--- begin DATA PROVIDED ---

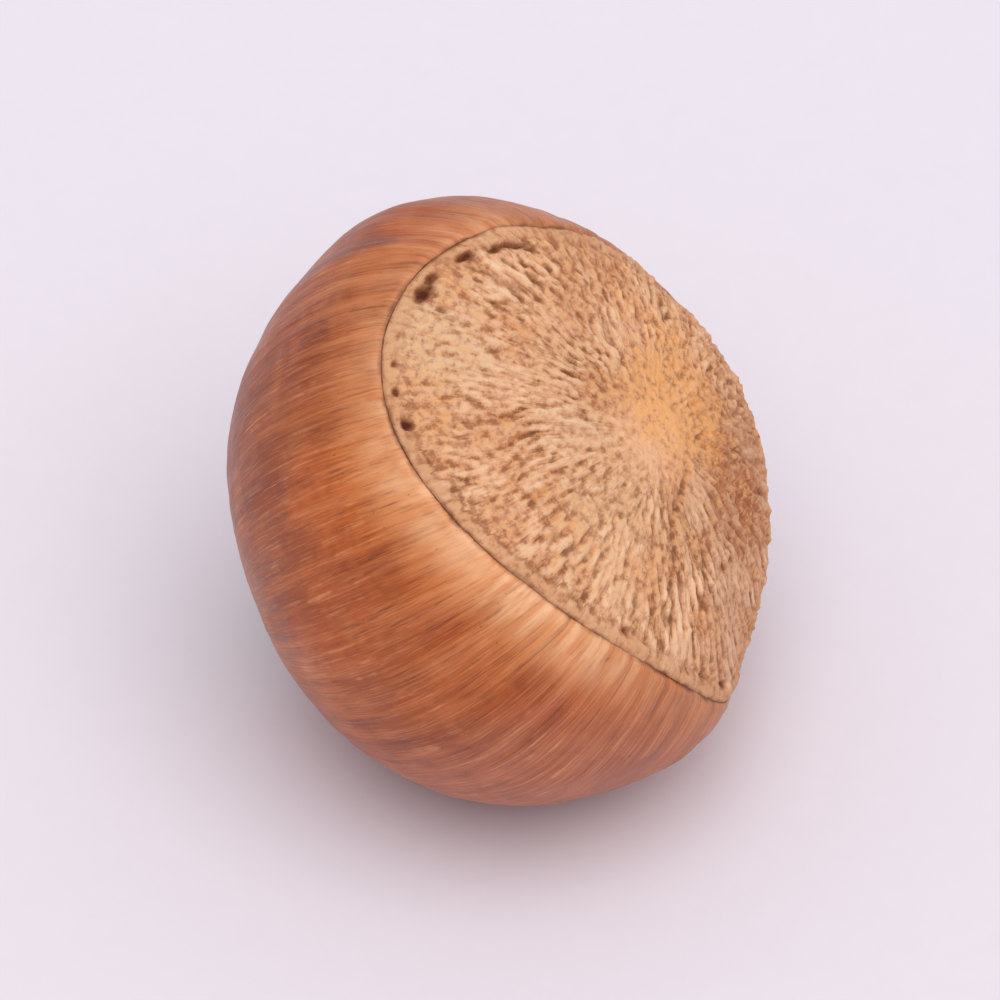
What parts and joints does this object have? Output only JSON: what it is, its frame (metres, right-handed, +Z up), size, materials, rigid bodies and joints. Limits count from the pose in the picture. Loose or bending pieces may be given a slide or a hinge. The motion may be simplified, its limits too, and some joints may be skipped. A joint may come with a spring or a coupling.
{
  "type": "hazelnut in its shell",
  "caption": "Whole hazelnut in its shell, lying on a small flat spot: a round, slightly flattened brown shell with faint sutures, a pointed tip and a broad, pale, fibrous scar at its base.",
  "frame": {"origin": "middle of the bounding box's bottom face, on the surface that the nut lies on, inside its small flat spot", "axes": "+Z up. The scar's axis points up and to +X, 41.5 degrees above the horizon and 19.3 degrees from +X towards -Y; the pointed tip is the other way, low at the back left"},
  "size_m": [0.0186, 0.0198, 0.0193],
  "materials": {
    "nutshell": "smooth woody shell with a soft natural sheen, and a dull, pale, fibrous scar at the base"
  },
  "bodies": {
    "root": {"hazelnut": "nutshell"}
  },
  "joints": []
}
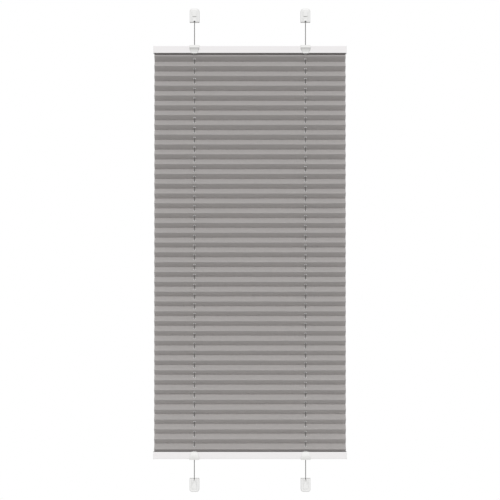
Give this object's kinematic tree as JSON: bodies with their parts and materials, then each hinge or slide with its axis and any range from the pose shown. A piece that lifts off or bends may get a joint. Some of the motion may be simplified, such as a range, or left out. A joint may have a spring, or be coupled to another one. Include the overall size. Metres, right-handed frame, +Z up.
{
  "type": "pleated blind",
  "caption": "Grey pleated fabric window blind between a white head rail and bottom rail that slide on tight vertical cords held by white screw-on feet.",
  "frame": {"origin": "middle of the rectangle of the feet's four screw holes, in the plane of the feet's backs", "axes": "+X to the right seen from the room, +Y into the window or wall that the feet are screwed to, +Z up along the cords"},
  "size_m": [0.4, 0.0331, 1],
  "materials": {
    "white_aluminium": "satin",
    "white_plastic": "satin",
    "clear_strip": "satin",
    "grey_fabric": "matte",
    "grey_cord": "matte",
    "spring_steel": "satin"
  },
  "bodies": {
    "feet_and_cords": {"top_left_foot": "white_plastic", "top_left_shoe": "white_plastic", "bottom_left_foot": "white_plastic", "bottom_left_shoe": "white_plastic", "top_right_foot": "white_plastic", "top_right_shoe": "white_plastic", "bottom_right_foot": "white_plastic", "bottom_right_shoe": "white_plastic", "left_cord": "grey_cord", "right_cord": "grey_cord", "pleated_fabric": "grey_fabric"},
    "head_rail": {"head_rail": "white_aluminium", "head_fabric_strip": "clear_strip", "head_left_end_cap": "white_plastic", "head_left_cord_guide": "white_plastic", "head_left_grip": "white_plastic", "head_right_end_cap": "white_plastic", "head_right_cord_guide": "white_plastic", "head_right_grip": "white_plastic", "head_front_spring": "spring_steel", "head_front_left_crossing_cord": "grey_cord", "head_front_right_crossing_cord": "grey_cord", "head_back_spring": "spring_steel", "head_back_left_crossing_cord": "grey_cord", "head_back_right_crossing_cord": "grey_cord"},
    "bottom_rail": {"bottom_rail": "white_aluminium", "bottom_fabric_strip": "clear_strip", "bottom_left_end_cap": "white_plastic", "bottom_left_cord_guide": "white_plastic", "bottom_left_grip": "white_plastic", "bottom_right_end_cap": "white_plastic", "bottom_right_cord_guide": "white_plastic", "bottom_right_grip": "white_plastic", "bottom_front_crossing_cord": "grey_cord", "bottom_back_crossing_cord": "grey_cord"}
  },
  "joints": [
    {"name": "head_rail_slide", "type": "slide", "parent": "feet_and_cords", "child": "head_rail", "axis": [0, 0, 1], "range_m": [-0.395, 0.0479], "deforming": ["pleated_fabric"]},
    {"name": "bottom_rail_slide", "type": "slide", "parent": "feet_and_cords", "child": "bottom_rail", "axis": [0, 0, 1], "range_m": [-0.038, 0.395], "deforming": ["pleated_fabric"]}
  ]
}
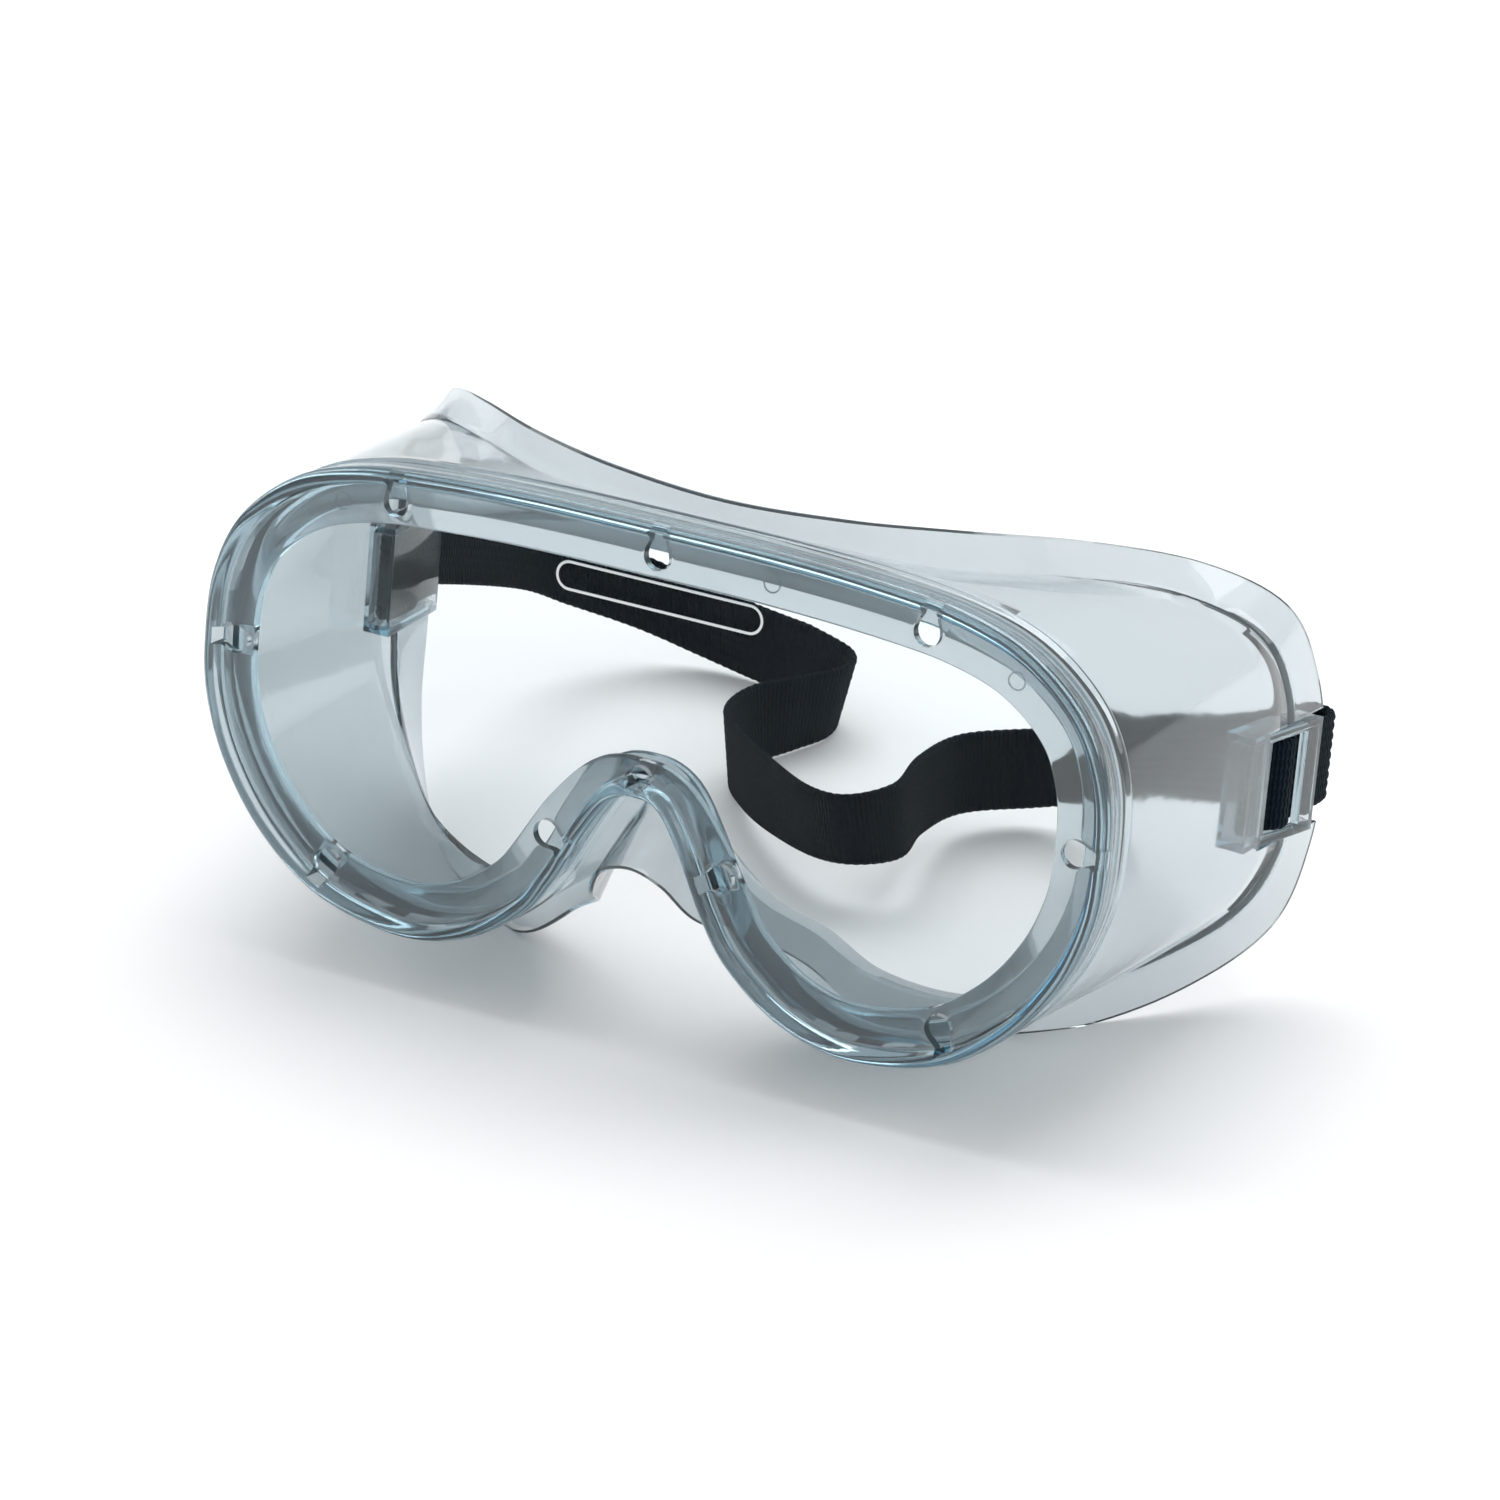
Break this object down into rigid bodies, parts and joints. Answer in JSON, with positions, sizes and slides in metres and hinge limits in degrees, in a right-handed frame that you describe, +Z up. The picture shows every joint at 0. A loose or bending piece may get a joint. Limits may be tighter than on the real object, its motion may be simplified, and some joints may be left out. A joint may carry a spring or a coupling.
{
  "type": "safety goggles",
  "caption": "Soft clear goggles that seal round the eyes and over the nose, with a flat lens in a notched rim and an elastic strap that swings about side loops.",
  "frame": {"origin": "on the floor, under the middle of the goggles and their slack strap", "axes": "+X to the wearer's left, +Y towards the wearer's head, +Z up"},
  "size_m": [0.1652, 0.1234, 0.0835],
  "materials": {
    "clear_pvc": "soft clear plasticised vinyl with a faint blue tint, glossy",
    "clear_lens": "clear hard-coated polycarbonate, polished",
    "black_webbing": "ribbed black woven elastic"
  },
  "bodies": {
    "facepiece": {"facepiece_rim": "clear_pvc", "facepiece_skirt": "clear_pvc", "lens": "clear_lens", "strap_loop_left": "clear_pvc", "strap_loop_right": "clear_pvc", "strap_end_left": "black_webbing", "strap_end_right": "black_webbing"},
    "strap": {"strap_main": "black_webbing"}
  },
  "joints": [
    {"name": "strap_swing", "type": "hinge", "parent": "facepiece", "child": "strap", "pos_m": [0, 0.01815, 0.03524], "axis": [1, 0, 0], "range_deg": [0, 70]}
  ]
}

--- end DATA PROVIDED ---

[DO THIS]:
Repeat all of the entries exactly.

[SOLUTION]:
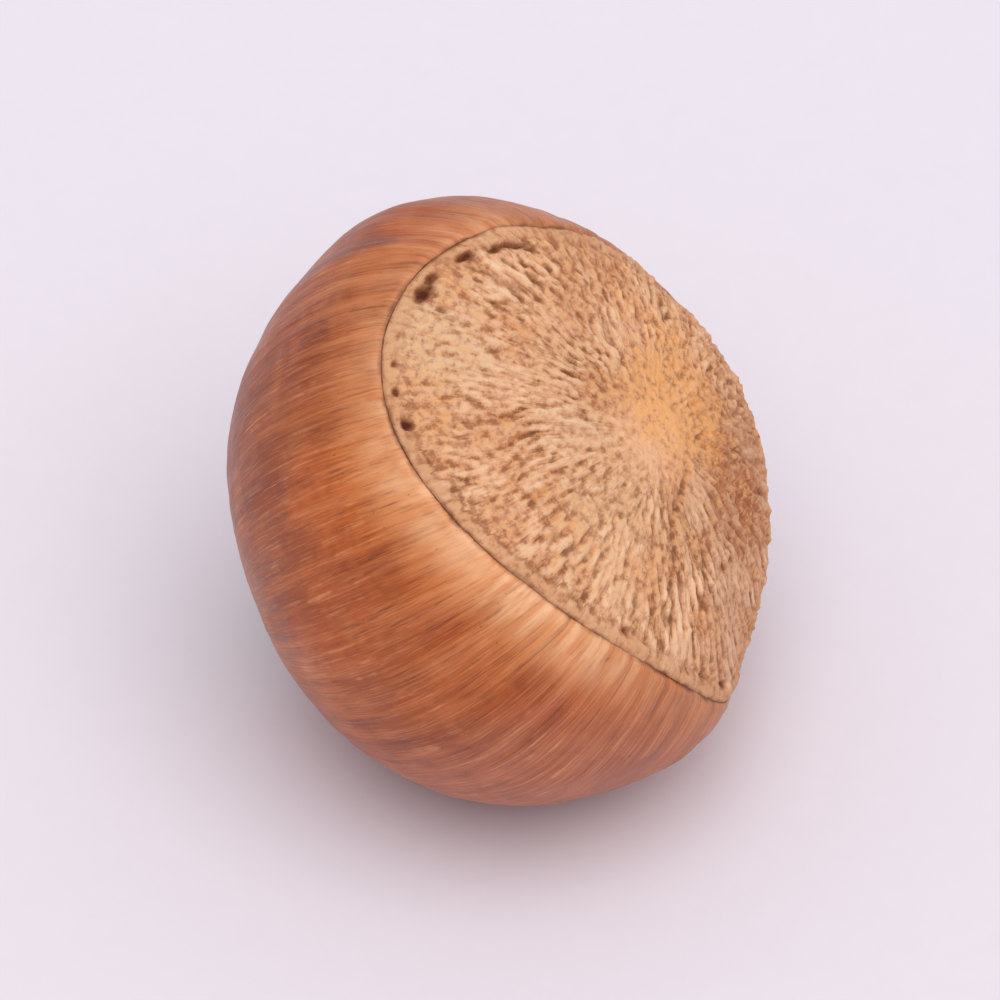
What parts and joints does this object have? Output only JSON: what it is, its frame (metres, right-handed, +Z up), size, materials, rigid bodies and joints. Limits count from the pose in the picture. Loose or bending pieces may be given a slide or a hinge. The motion may be simplified, its limits too, and some joints may be skipped. A joint may come with a spring or a coupling.
{
  "type": "hazelnut in its shell",
  "caption": "Whole hazelnut in its shell, lying on a small flat spot: a round, slightly flattened brown shell with faint sutures, a pointed tip and a broad, pale, fibrous scar at its base.",
  "frame": {"origin": "middle of the bounding box's bottom face, on the surface that the nut lies on, inside its small flat spot", "axes": "+Z up. The scar's axis points up and to +X, 41.5 degrees above the horizon and 19.3 degrees from +X towards -Y; the pointed tip is the other way, low at the back left"},
  "size_m": [0.0186, 0.0198, 0.0193],
  "materials": {
    "nutshell": "smooth woody shell with a soft natural sheen, and a dull, pale, fibrous scar at the base"
  },
  "bodies": {
    "root": {"hazelnut": "nutshell"}
  },
  "joints": []
}
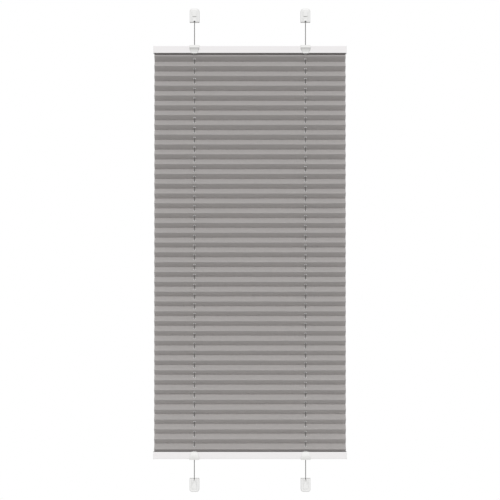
Give this object's kinematic tree as JSON: bodies with their parts and materials, then each hinge or slide with its axis and any range from the pose shown. A piece that lifts off or bends may get a joint. Some of the motion may be simplified, such as a range, or left out. A joint may have a spring, or be coupled to another one. Include the overall size. Metres, right-handed frame, +Z up.
{
  "type": "pleated blind",
  "caption": "Grey pleated fabric window blind between a white head rail and bottom rail that slide on tight vertical cords held by white screw-on feet.",
  "frame": {"origin": "middle of the rectangle of the feet's four screw holes, in the plane of the feet's backs", "axes": "+X to the right seen from the room, +Y into the window or wall that the feet are screwed to, +Z up along the cords"},
  "size_m": [0.4, 0.0331, 1],
  "materials": {
    "white_aluminium": "satin",
    "white_plastic": "satin",
    "clear_strip": "satin",
    "grey_fabric": "matte",
    "grey_cord": "matte",
    "spring_steel": "satin"
  },
  "bodies": {
    "feet_and_cords": {"top_left_foot": "white_plastic", "top_left_shoe": "white_plastic", "bottom_left_foot": "white_plastic", "bottom_left_shoe": "white_plastic", "top_right_foot": "white_plastic", "top_right_shoe": "white_plastic", "bottom_right_foot": "white_plastic", "bottom_right_shoe": "white_plastic", "left_cord": "grey_cord", "right_cord": "grey_cord", "pleated_fabric": "grey_fabric"},
    "head_rail": {"head_rail": "white_aluminium", "head_fabric_strip": "clear_strip", "head_left_end_cap": "white_plastic", "head_left_cord_guide": "white_plastic", "head_left_grip": "white_plastic", "head_right_end_cap": "white_plastic", "head_right_cord_guide": "white_plastic", "head_right_grip": "white_plastic", "head_front_spring": "spring_steel", "head_front_left_crossing_cord": "grey_cord", "head_front_right_crossing_cord": "grey_cord", "head_back_spring": "spring_steel", "head_back_left_crossing_cord": "grey_cord", "head_back_right_crossing_cord": "grey_cord"},
    "bottom_rail": {"bottom_rail": "white_aluminium", "bottom_fabric_strip": "clear_strip", "bottom_left_end_cap": "white_plastic", "bottom_left_cord_guide": "white_plastic", "bottom_left_grip": "white_plastic", "bottom_right_end_cap": "white_plastic", "bottom_right_cord_guide": "white_plastic", "bottom_right_grip": "white_plastic", "bottom_front_crossing_cord": "grey_cord", "bottom_back_crossing_cord": "grey_cord"}
  },
  "joints": [
    {"name": "head_rail_slide", "type": "slide", "parent": "feet_and_cords", "child": "head_rail", "axis": [0, 0, 1], "range_m": [-0.395, 0.0479], "deforming": ["pleated_fabric"]},
    {"name": "bottom_rail_slide", "type": "slide", "parent": "feet_and_cords", "child": "bottom_rail", "axis": [0, 0, 1], "range_m": [-0.038, 0.395], "deforming": ["pleated_fabric"]}
  ]
}
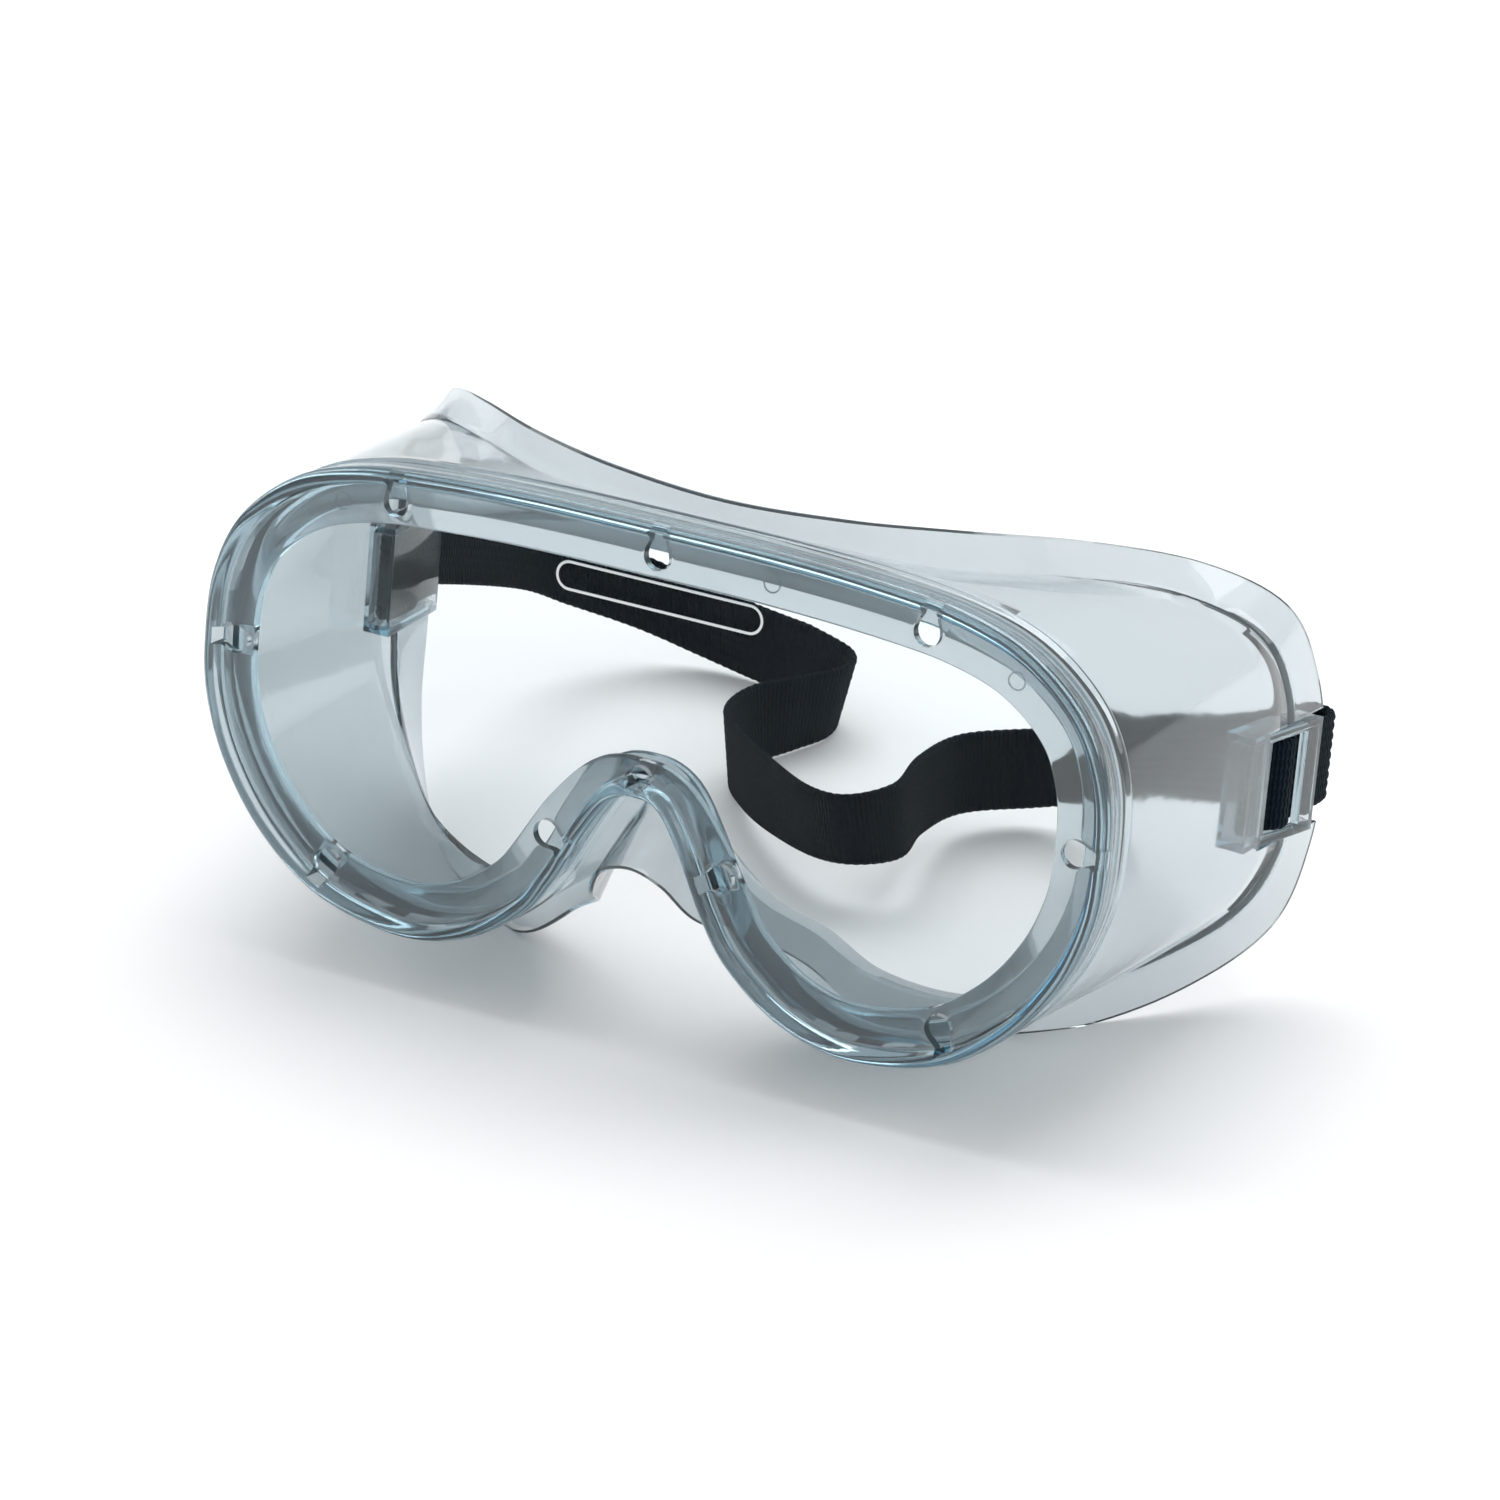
Break this object down into rigid bodies, parts and joints. Answer in JSON, with positions, sizes and slides in metres and hinge limits in degrees, in a right-handed frame that you describe, +Z up. The picture shows every joint at 0. A loose or bending piece may get a joint. Limits may be tighter than on the real object, its motion may be simplified, and some joints may be left out. A joint may carry a spring or a coupling.
{
  "type": "safety goggles",
  "caption": "Soft clear goggles that seal round the eyes and over the nose, with a flat lens in a notched rim and an elastic strap that swings about side loops.",
  "frame": {"origin": "on the floor, under the middle of the goggles and their slack strap", "axes": "+X to the wearer's left, +Y towards the wearer's head, +Z up"},
  "size_m": [0.1652, 0.1234, 0.0835],
  "materials": {
    "clear_pvc": "soft clear plasticised vinyl with a faint blue tint, glossy",
    "clear_lens": "clear hard-coated polycarbonate, polished",
    "black_webbing": "ribbed black woven elastic"
  },
  "bodies": {
    "facepiece": {"facepiece_rim": "clear_pvc", "facepiece_skirt": "clear_pvc", "lens": "clear_lens", "strap_loop_left": "clear_pvc", "strap_loop_right": "clear_pvc", "strap_end_left": "black_webbing", "strap_end_right": "black_webbing"},
    "strap": {"strap_main": "black_webbing"}
  },
  "joints": [
    {"name": "strap_swing", "type": "hinge", "parent": "facepiece", "child": "strap", "pos_m": [0, 0.01815, 0.03524], "axis": [1, 0, 0], "range_deg": [0, 70]}
  ]
}